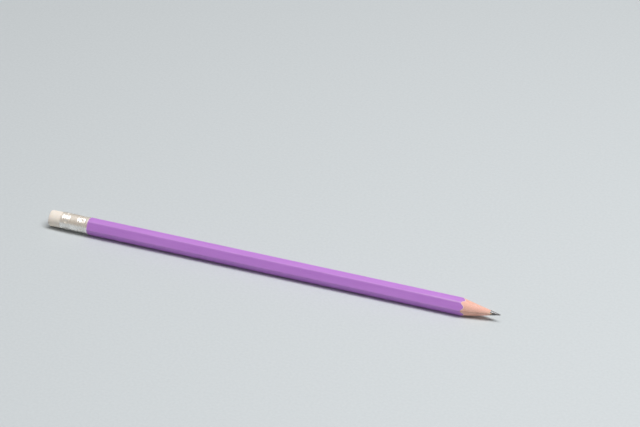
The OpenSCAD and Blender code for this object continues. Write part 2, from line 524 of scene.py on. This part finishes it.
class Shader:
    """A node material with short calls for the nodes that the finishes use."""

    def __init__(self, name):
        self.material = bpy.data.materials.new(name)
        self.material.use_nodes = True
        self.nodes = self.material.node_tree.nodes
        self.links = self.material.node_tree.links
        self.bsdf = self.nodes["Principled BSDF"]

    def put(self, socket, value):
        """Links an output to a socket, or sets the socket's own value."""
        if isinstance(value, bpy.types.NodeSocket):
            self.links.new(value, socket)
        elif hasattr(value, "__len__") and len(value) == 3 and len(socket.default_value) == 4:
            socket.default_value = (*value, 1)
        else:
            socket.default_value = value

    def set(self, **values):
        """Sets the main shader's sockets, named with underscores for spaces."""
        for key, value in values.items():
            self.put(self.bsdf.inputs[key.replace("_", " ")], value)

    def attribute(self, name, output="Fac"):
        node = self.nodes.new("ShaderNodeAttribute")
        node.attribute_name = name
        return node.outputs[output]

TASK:
From the first line above through the line that contains "node material with", quote each line exactly. Output nothing more.

TASK ANSWER:
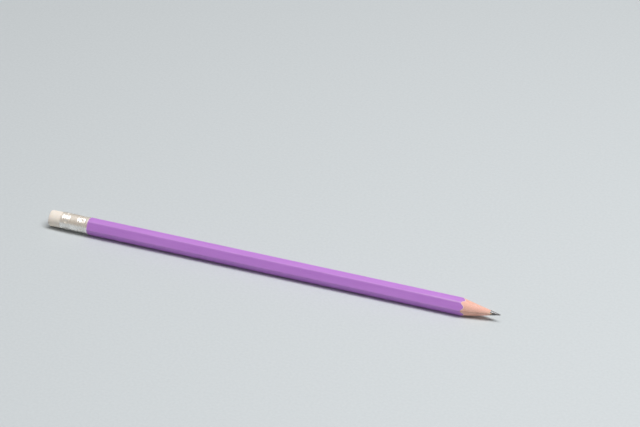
The OpenSCAD and Blender code for this object continues. Write part 2, from line 524 of scene.py on. This part finishes it.
class Shader:
    """A node material with short calls for the nodes that the finishes use."""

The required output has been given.